Bone marrow stromal cells protect and repair damaged neurons through multiple mechanisms.

A surprising shortage of information surrounds the mechanism by which bone marrow stromal cells (BMSC) restore lost neurologic functions when transplanted into the damaged central nervous system. To clarify the issue, the BMSC were cocultured with the neurons using two paradigms: the cell-mixing coculture technique and three-dimensional coculture technique. The green fluorescent protein (GFP)-expressing BMSC were cocultured with the PKH-26-labelled neurons, using cell mixing coculture technique. GFP-positive, PKH-26-negative cells morphologically simulated the neurons and significantly increased the expression of MAP-2, Tuj-1, nestin, and GFAP. GFP/nestin-positive, PKH-26-negative cells increased from 13.6% +/- 6.7% to 32.1% +/- 15.5% over 7 days of coculture. They further enhanced Tuj-1 expression when cocultured with neurons exposed to 100 microM of glutamate for 10 min. About 20-30% of GFP-positive cells became positive for PKH-26 through coculture with the neurons, but the doubly positive cells did not increase when cocultured with glutamate-exposed neurons. Alternatively, the BMSC significantly ameliorated glutamate-induced neuronal damage when cocultured with the three-dimensional coculture technique.
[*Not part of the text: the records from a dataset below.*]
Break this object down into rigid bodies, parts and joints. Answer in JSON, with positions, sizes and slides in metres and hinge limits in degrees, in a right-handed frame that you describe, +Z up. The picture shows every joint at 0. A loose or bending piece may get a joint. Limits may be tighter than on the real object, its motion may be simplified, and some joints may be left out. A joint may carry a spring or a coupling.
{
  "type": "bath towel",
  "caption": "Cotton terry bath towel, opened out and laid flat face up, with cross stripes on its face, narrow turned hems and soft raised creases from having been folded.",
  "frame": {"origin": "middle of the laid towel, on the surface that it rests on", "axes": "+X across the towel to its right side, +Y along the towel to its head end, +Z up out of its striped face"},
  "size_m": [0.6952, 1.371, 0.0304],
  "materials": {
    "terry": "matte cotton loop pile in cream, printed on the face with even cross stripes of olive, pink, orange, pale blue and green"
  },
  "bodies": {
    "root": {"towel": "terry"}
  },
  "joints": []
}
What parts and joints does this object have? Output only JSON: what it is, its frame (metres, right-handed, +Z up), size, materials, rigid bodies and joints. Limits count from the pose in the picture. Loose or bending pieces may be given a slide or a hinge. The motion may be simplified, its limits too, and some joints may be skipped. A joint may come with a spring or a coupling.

The protective effect was more prominent when coculture was started prior to glutamate exposure than when coculture was started just after glutamate exposure. ELISA analysis revealed that the BMSC physiologically produce NGF, BDNF, SDF-1alpha, HGF, TGFbeta-1, and IGF-1 and significantly enhanced the production of NGF and BDNF when cocultured with glutamate-exposed neurons. These findings strongly suggest that the BMSC may protect and repair the damaged neurons through multiple mechanisms, including transdifferentiation, cell fusion, and production of growth factors.